Hiring in Maryland costs more than the wage you advertise. On top of gross pay, an employer owes federal unemployment tax, the employer half of Social Security and Medicare, Maryland state unemployment insurance, and — since mid-2025 — a share of the new FAMLI paid-leave contribution. This calculator adds all of these so you can budget the true cost of an employee.
How it works
Each tax applies to a different slice of wages, and the tool caps every line at the correct base before summing:
FUTA = min(wages, $7,000) × 0.6%
Social Security = min(wages, $176,100) × 6.2%
Medicare = wages × 1.45%
Maryland SUI = min(wages, $8,500) × your rate (default 2.6%)

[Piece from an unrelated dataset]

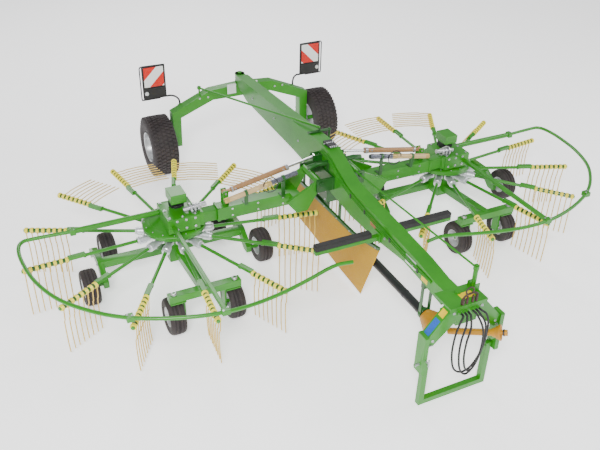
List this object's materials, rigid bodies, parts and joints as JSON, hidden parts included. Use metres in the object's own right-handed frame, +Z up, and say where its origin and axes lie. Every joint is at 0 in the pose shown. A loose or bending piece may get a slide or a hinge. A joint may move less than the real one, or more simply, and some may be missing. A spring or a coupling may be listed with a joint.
{
  "type": "rotary hay rake",
  "caption": "Green towed twin-rotor hay rake with centre delivery, parked in working position on its stand: tine rotors on folding arms, swath curtain, steered rear axle and warning boards.",
  "frame": {"origin": "middle of the outer box at ground level, as the rake stands parked in its working position", "axes": "+X to the right across the machine as seen from the tractor side, along its widest extent; +Y towards the transport axle at the rear; +Z up"},
  "size_m": [6.8518, 5.8972, 1.52],
  "materials": {
    "green_paint": "gloss",
    "dark_green_paint": "satin",
    "black_paint": "satin",
    "curtain_fabric": "matte",
    "yellow_plastic": "satin",
    "hose_rubber": "satin",
    "warning_board": "satin",
    "tyre_rubber": "matte",
    "silver_rim": "satin",
    "grey_guard": "satin",
    "tan_ram": "satin",
    "tine_wire": "satin",
    "chrome_rod": "polished"
  },
  "bodies": {
    "frame": {"boom": "green_paint", "central_gearbox": "dark_green_paint", "driveline": "black_paint", "curtain_rail": "dark_green_paint", "swath_curtain": "curtain_fabric", "left_hinge_bracket": "dark_green_paint", "left_transport_rest": "green_paint", "right_hinge_bracket": "dark_green_paint", "right_transport_rest": "green_paint"},
    "headstock": {"headstock": "green_paint", "pto_shaft": "yellow_plastic", "hose_1": "hose_rubber", "hose_2": "hose_rubber", "hose_3": "hose_rubber"},
    "parking_stand": {"parking_stand": "green_paint"},
    "steering_lever": {"steering_lever": "dark_green_paint"},
    "front_steering_rod": {"front_steering_rod": "green_paint"},
    "rear_steering_rod": {"rear_steering_rod": "green_paint"},
    "transport_axle": {"transport_axle": "green_paint", "left_warning_board": "warning_board", "right_warning_board": "warning_board"},
    "left_transport_wheel": {"left_transport_tyre": "tyre_rubber", "left_transport_rim": "silver_rim"},
    "right_transport_wheel": {"right_transport_tyre": "tyre_rubber", "right_transport_rim": "silver_rim"},
    "left_arm": {"left_arm": "green_paint", "left_drive_shaft": "grey_guard"},
    "left_ram_barrel": {"left_ram_barrel": "tan_ram"},
    "left_ram_rod": {"left_ram_rod": "chrome_rod"},
    "left_rotor_carrier": {"left_slide_tube": "green_paint", "left_rotor_head": "green_paint", "left_guard_hoop": "green_paint", "left_undercarriage": "green_paint"},
    "left_rotor": {"left_rotor": "green_paint"},
    "left_outer_side_wheel": {"left_outer_side_wheel": "tyre_rubber"},
    "left_outer_back_wheel": {"left_outer_back_wheel": "tyre_rubber"},
    "left_outer_castor": {"left_outer_castor_fork": "green_paint"},
    "left_outer_castor_wheel": {"left_outer_castor_wheel": "tyre_rubber"},
    "left_inner_side_wheel": {"left_inner_side_wheel": "tyre_rubber"},
    "left_inner_back_wheel": {"left_inner_back_wheel": "tyre_rubber"},
    "left_inner_castor": {"left_inner_castor_fork": "green_paint"},
    "left_inner_castor_wheel": {"left_inner_castor_wheel": "tyre_rubber"},
    "right_arm": {"right_arm": "green_paint", "right_drive_shaft": "grey_guard"},
    "right_ram_barrel": {"right_ram_barrel": "tan_ram"},
    "right_ram_rod": {"right_ram_rod": "chrome_rod"},
    "right_rotor_carrier": {"right_slide_tube": "green_paint", "right_rotor_head": "green_paint", "right_guard_hoop": "green_paint", "right_undercarriage": "green_paint"},
    "right_rotor": {"right_rotor": "green_paint"},
    "right_outer_side_wheel": {"right_outer_side_wheel": "tyre_rubber"},
    "right_outer_back_wheel": {"right_outer_back_wheel": "tyre_rubber"},
    "right_outer_castor": {"right_outer_castor_fork": "green_paint"},
    "right_outer_castor_wheel": {"right_outer_castor_wheel": "tyre_rubber"},
    "right_inner_side_wheel": {"right_inner_side_wheel": "tyre_rubber"},
    "right_inner_back_wheel": {"right_inner_back_wheel": "tyre_rubber"},
    "right_inner_castor": {"right_inner_castor_fork": "green_paint"},
    "right_inner_castor_wheel": {"right_inner_castor_wheel": "tyre_rubber"}
  },
  "joints": [
    {"name": "headstock_swivel", "type": "hinge", "parent": "frame", "child": "headstock", "pos_m": [0, -2.6228, 1], "axis": [0, 0, 1], "range_deg": [-45, 45]},
    {"name": "parking_stand_fold", "type": "hinge", "parent": "headstock", "child": "parking_stand", "pos_m": [0, -2.7428, 0.47], "axis": [1, 0, 0], "range_deg": [0, 75]},
    {"name": "steering_lever_turn", "type": "hinge", "parent": "frame", "child": "steering_lever", "pos_m": [-0.075, 0.1972, 1.425], "axis": [0, 0, 1], "range_deg": [-28, 28]},
    {"name": "front_rod_turn", "type": "hinge", "parent": "headstock", "child": "front_steering_rod", "pos_m": [0.165, -2.6228, 1.335], "axis": [0, 0, 1], "range_deg": [-46, 46]},
    {"name": "axle_steer", "type": "hinge", "parent": "frame", "child": "transport_axle", "pos_m": [0, 2.5272, 1.1], "axis": [0, 0, 1], "range_deg": [-6, 6]},
    {"name": "rear_rod_turn", "type": "hinge", "parent": "transport_axle", "child": "rear_steering_rod", "pos_m": [-0.6, 2.5272, 1.165], "axis": [0, 0, 1], "range_deg": [-12, 12]},
    {"name": "left_transport_wheel_roll", "type": "hinge", "parent": "transport_axle", "child": "left_transport_wheel", "pos_m": [-1.22, 2.5272, 0.42], "axis": [1, 0, 0], "continuous": true},
    {"name": "right_transport_wheel_roll", "type": "hinge", "parent": "transport_axle", "child": "right_transport_wheel", "pos_m": [1.22, 2.5272, 0.42], "axis": [1, 0, 0], "continuous": true},
    {"name": "left_arm_fold", "type": "hinge", "parent": "frame", "child": "left_arm", "pos_m": [-0.25, -0.2228, 1.13], "axis": [0, 1, 0], "range_deg": [0, 80]},
    {"name": "left_ram_tilt", "type": "hinge", "parent": "left_arm", "child": "left_ram_barrel", "pos_m": [-1.25, -0.1228, 1.095], "axis": [0, 1, 0], "range_deg": [-4, 2]},
    {"name": "left_ram_stroke", "type": "slide", "parent": "left_ram_barrel", "child": "left_ram_rod", "axis": [0.9848, 0.0271, 0.1717], "range_m": [-0.33, 0]},
    {"name": "left_arm_extend", "type": "slide", "parent": "left_arm", "child": "left_rotor_carrier", "axis": [-1, 0, 0], "range_m": [0, 0.4]},
    {"name": "left_rotor_spin", "type": "hinge", "parent": "left_rotor_carrier", "child": "left_rotor", "pos_m": [-1.774, 0.0772, 0.616], "axis": [0, 0, 1], "continuous": true},
    {"name": "left_outer_side_wheel_roll", "type": "hinge", "parent": "left_rotor_carrier", "child": "left_outer_side_wheel", "pos_m": [-2.774, 0.0072, 0.2025], "axis": [1, 0, 0], "continuous": true},
    {"name": "left_outer_back_wheel_roll", "type": "hinge", "parent": "left_rotor_carrier", "child": "left_outer_back_wheel", "pos_m": [-2.434, 0.6372, 0.2025], "axis": [1, 0, 0], "continuous": true},
    {"name": "left_outer_castor_swivel", "type": "hinge", "parent": "left_rotor_carrier", "child": "left_outer_castor", "pos_m": [-2.099, -0.8728, 0.46], "axis": [0, 0, 1], "range_deg": [-30, 30]},
    {"name": "left_outer_castor_wheel_roll", "type": "hinge", "parent": "left_outer_castor", "child": "left_outer_castor_wheel", "pos_m": [-2.099, -0.8178, 0.2025], "axis": [1, 0, 0], "continuous": true},
    {"name": "left_inner_side_wheel_roll", "type": "hinge", "parent": "left_rotor_carrier", "child": "left_inner_side_wheel", "pos_m": [-0.774, 0.0072, 0.2025], "axis": [1, 0, 0], "continuous": true},
    {"name": "left_inner_back_wheel_roll", "type": "hinge", "parent": "left_rotor_carrier", "child": "left_inner_back_wheel", "pos_m": [-1.114, 0.6372, 0.2025], "axis": [1, 0, 0], "continuous": true},
    {"name": "left_inner_castor_swivel", "type": "hinge", "parent": "left_rotor_carrier", "child": "left_inner_castor", "pos_m": [-1.449, -0.8728, 0.46], "axis": [0, 0, 1], "range_deg": [-30, 30]},
    {"name": "left_inner_castor_wheel_roll", "type": "hinge", "parent": "left_inner_castor", "child": "left_inner_castor_wheel", "pos_m": [-1.449, -0.8178, 0.2025], "axis": [1, 0, 0], "continuous": true},
    {"name": "right_arm_fold", "type": "hinge", "parent": "frame", "child": "right_arm", "pos_m": [0.25, -0.2228, 1.13], "axis": [0, -1, 0], "range_deg": [0, 80]},
    {"name": "right_ram_tilt", "type": "hinge", "parent": "right_arm", "child": "right_ram_barrel", "pos_m": [1.25, -0.1228, 1.095], "axis": [0, -1, 0], "range_deg": [-4, 2]},
    {"name": "right_ram_stroke", "type": "slide", "parent": "right_ram_barrel", "child": "right_ram_rod", "axis": [-0.9848, 0.0271, 0.1717], "range_m": [-0.33, 0]},
    {"name": "right_arm_extend", "type": "slide", "parent": "right_arm", "child": "right_rotor_carrier", "axis": [1, 0, 0], "range_m": [0, 0.4]},
    {"name": "right_rotor_spin", "type": "hinge", "parent": "right_rotor_carrier", "child": "right_rotor", "pos_m": [1.774, 0.0772, 0.616], "axis": [0, 0, 1], "continuous": true},
    {"name": "right_outer_side_wheel_roll", "type": "hinge", "parent": "right_rotor_carrier", "child": "right_outer_side_wheel", "pos_m": [2.774, 0.0072, 0.2025], "axis": [1, 0, 0], "continuous": true},
    {"name": "right_outer_back_wheel_roll", "type": "hinge", "parent": "right_rotor_carrier", "child": "right_outer_back_wheel", "pos_m": [2.434, 0.6372, 0.2025], "axis": [1, 0, 0], "continuous": true},
    {"name": "right_outer_castor_swivel", "type": "hinge", "parent": "right_rotor_carrier", "child": "right_outer_castor", "pos_m": [2.099, -0.8728, 0.46], "axis": [0, 0, 1], "range_deg": [-30, 30]},
    {"name": "right_outer_castor_wheel_roll", "type": "hinge", "parent": "right_outer_castor", "child": "right_outer_castor_wheel", "pos_m": [2.099, -0.8178, 0.2025], "axis": [1, 0, 0], "continuous": true},
    {"name": "right_inner_side_wheel_roll", "type": "hinge", "parent": "right_rotor_carrier", "child": "right_inner_side_wheel", "pos_m": [0.774, 0.0072, 0.2025], "axis": [1, 0, 0], "continuous": true},
    {"name": "right_inner_back_wheel_roll", "type": "hinge", "parent": "right_rotor_carrier", "child": "right_inner_back_wheel", "pos_m": [1.114, 0.6372, 0.2025], "axis": [1, 0, 0], "continuous": true},
    {"name": "right_inner_castor_swivel", "type": "hinge", "parent": "right_rotor_carrier", "child": "right_inner_castor", "pos_m": [1.449, -0.8728, 0.46], "axis": [0, 0, 1], "range_deg": [-30, 30]},
    {"name": "right_inner_castor_wheel_roll", "type": "hinge", "parent": "right_inner_castor", "child": "right_inner_castor_wheel", "pos_m": [1.449, -0.8178, 0.2025], "axis": [1, 0, 0], "continuous": true}
  ],
  "couplings": [
    {"joint": "steering_lever_turn", "follows": "headstock_swivel", "ratio": 0.61},
    {"joint": "front_rod_turn", "follows": "headstock_swivel", "ratio": -1},
    {"joint": "axle_steer", "follows": "headstock_swivel", "ratio": -0.125},
    {"joint": "rear_rod_turn", "follows": "headstock_swivel", "ratio": 0.1248},
    {"joint": "left_ram_tilt", "follows": "left_arm_fold", "ratio": -0.022},
    {"joint": "left_ram_stroke", "follows": "left_arm_fold", "m_per_rad": -0.162},
    {"joint": "right_ram_tilt", "follows": "right_arm_fold", "ratio": -0.022},
    {"joint": "right_ram_stroke", "follows": "right_arm_fold", "m_per_rad": -0.162}
  ]
}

FAMLI (opt.) = wages × 0.45%
total = sum of the above
The wage bases matter: a high earner still only generates $42 of FUTA and a capped SUI bill, so the employer’s effective tax rate falls as salary rises.
Tips and notes
Use your real assigned SUI rate from the Maryland Department of Labor rather than the new-employer default once you have one — a seasoned employer with low turnover can pay as little as 0.3%, while a high-churn business can pay 7.5%. The FAMLI line is optional because the program began collecting on July 1, 2025; turn it off for a pre-July figure. This tool covers the employer side only — amounts withheld from the employee’s paycheck are a separate matter and are not an employer expense.